How have funding cuts over recent years affected the services offered at the park, and what changes have you and your staff had to make to keep things running smoothly?
This Park has continued to make a small profit for the state parks system. But being a part of a whole, we have had to adjust operational hours and expenses to cover what is needed and hold back on services we would like to offer. You’d be surprised at how well the public will respond if you give them the best accommodation possible with the limited resources available. Like most of us, we just expect effort when we make a reasonable request. 100 percent effort is a valuable amenity that costs nothing to give. We insist all of our staff and volunteers give it to each of our patrons daily.
What is your favorite time of day at the park and why?
Early in the morning when all is quiet except hearing birds sing and smelling the bacon frying.
What’s the best advice you’ve ever been given and who was it from?

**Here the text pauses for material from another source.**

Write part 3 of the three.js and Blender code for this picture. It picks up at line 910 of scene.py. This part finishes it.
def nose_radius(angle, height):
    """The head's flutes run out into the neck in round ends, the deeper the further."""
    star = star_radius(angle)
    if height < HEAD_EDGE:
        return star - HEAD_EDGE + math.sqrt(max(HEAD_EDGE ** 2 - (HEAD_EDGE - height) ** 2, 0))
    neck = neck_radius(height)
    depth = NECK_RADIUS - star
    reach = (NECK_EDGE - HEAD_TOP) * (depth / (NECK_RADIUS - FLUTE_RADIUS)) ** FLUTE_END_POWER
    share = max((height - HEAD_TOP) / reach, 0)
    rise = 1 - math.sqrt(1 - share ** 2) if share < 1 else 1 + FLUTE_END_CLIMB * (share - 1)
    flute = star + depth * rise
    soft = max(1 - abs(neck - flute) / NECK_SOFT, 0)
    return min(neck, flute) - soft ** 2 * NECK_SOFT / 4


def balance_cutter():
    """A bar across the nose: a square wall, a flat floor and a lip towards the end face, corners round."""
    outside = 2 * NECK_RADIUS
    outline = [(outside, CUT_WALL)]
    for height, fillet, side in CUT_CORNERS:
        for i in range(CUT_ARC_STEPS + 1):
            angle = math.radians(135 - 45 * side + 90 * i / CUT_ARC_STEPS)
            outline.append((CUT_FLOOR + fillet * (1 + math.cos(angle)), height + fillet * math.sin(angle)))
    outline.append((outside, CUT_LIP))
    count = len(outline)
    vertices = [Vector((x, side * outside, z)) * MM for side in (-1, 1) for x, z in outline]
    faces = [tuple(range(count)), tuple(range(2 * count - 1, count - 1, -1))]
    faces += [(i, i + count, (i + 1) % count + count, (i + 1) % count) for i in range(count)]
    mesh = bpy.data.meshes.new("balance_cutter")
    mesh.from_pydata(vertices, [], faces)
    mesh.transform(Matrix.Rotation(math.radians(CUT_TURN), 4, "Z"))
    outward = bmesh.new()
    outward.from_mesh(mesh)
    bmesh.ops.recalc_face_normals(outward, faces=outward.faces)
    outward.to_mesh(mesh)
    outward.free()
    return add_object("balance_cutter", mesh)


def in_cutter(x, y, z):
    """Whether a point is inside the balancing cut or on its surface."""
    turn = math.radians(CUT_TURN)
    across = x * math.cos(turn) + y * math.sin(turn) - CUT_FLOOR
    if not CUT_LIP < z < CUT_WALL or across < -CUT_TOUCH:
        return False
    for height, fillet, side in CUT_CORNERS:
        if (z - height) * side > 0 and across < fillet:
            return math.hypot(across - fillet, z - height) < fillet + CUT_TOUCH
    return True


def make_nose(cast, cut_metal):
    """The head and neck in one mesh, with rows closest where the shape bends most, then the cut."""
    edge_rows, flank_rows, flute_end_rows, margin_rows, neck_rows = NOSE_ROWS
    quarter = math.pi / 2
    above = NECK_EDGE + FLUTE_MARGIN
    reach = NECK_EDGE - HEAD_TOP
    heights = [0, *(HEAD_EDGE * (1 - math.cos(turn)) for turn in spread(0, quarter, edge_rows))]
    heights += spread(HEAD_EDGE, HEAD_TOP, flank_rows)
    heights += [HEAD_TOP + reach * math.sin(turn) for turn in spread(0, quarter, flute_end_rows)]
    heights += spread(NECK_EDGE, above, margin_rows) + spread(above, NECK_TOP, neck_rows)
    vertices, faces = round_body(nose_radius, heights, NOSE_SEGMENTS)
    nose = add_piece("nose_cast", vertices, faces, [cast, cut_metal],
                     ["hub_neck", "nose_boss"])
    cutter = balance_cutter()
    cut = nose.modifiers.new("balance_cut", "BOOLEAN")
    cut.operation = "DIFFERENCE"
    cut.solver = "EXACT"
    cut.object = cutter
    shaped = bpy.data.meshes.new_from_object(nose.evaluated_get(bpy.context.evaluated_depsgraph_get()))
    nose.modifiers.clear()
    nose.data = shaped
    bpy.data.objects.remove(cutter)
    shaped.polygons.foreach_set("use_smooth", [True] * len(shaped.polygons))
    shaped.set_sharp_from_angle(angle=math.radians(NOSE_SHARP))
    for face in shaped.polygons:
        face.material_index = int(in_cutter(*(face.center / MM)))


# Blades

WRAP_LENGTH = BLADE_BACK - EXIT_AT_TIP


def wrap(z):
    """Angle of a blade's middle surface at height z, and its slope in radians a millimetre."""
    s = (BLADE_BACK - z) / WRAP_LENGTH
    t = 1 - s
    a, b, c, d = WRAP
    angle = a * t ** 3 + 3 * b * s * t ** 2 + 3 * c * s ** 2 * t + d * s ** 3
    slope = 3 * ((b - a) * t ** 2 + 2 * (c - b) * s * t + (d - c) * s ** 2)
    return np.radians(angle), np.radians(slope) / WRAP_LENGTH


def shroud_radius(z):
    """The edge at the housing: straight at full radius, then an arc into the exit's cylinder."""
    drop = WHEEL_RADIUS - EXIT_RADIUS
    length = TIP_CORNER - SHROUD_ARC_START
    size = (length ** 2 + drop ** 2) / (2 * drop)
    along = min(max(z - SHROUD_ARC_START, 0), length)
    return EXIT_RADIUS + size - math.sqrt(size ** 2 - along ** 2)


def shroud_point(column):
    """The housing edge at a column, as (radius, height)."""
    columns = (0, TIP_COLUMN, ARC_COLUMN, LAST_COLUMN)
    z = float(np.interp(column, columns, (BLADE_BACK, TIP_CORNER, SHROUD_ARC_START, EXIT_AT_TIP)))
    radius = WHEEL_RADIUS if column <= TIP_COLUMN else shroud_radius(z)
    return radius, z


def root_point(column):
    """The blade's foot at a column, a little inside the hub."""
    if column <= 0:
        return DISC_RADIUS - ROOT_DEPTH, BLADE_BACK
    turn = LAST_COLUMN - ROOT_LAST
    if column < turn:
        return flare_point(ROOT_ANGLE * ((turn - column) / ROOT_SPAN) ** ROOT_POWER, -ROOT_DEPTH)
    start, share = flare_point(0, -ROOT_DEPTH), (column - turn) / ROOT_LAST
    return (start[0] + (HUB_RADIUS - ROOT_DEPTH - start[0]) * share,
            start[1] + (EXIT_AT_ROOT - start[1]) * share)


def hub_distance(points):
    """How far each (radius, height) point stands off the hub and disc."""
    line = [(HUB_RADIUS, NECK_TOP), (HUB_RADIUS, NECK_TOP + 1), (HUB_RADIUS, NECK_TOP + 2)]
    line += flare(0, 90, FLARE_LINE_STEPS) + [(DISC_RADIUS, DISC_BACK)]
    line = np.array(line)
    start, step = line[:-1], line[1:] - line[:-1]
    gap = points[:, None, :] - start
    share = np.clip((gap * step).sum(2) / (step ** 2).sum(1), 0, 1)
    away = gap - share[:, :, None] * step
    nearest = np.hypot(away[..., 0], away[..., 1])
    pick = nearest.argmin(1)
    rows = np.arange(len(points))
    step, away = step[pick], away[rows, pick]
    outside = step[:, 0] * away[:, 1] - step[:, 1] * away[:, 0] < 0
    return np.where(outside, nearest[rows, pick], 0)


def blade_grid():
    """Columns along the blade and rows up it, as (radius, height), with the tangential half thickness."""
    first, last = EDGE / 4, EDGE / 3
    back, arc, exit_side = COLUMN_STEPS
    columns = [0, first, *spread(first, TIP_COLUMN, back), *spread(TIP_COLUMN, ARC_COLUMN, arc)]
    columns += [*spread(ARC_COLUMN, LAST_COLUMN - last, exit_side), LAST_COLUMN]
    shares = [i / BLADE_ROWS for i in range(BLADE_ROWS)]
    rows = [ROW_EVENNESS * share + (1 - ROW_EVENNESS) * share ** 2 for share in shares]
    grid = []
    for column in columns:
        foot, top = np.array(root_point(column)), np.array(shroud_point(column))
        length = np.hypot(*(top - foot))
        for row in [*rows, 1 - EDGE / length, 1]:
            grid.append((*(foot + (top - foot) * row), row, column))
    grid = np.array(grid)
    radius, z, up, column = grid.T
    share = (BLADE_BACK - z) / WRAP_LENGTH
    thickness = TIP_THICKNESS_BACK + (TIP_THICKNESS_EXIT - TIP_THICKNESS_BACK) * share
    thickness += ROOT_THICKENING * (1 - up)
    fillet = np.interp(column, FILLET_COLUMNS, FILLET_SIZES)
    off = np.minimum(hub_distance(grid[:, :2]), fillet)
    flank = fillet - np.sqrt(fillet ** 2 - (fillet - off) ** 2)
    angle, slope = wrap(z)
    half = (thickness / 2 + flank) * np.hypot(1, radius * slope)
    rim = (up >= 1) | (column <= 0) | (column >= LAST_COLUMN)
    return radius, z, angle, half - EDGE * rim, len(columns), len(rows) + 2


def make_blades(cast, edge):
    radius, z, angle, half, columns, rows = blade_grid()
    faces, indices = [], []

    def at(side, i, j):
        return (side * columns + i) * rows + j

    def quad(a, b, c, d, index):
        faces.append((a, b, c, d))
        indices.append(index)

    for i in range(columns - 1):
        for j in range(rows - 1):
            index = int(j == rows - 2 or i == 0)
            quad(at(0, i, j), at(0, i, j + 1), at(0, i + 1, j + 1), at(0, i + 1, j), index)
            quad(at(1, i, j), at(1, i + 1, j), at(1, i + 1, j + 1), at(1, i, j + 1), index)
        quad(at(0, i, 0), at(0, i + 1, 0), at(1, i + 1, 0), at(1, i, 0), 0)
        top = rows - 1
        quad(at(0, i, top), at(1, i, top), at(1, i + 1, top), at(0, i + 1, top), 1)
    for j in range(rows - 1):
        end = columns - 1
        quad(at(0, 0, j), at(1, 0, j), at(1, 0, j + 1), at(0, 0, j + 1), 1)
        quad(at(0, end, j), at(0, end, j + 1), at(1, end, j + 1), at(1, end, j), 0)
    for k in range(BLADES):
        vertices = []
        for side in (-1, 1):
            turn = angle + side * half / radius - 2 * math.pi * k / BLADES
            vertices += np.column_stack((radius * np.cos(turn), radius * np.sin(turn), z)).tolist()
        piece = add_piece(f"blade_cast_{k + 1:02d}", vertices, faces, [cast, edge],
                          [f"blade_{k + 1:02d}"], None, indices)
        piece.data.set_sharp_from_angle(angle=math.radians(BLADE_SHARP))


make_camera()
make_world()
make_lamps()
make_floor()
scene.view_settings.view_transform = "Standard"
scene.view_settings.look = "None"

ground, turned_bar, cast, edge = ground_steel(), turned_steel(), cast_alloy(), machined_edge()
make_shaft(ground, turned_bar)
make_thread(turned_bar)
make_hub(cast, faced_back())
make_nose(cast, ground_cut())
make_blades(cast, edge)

“In your position of authority, never do for one person or group what you are not willing to do for the next. It will get you in trouble every time.” Advice given by Superintendent Hugh Branyon (recently deceased). He hired me as a seasonal worker in 1983 at Gulf State Park and was my mentor until he retired.
Describe a random act of kindness that someone did for you, and how did you pass it on (pay it forward; return the favor)?
There are too many blessings in life to enumerate. The most recent act of kindness was the First Responder Appreciation Supper hosted by the Elks Lodge. The recognition for all first responders was greatly appreciated.
How do you relax at the lake?
It’s tough to relax where you work, but every once in a while, you get to just sit down and take it all in.
What’s the most fun you’ve had at the lake so far?
Watching people (young and old) do something that they have never done before. Catching a fish, putting up a tent, building their first campfire, or jumping off Chimney (Chicken) Rock. I did this for the first time last summer myself to show my grandkids. A woman watching from a boat was impressed. I told her I was pretty impressed myself.
If you could have dinner with any three people from any era, who would they be and why?
Dinner with anybody, any time is good with me. I’m no respecter of persons when it comes to a good meal.
What charities or community service are important to you and why?
Disabled children or lonely seniors. I also have a great respect for caregivers that take on these responsibilities.
What’s the best compliment you’ve ever received and from whom did it come?
“Because I know my Papa,” from my granddaughter when asked what made her think she could get “that” by her Nana.
What is something that no one knows about you?
I relax by playing old video games. The two-button (simple) type, where all you have to do is jump and shoot.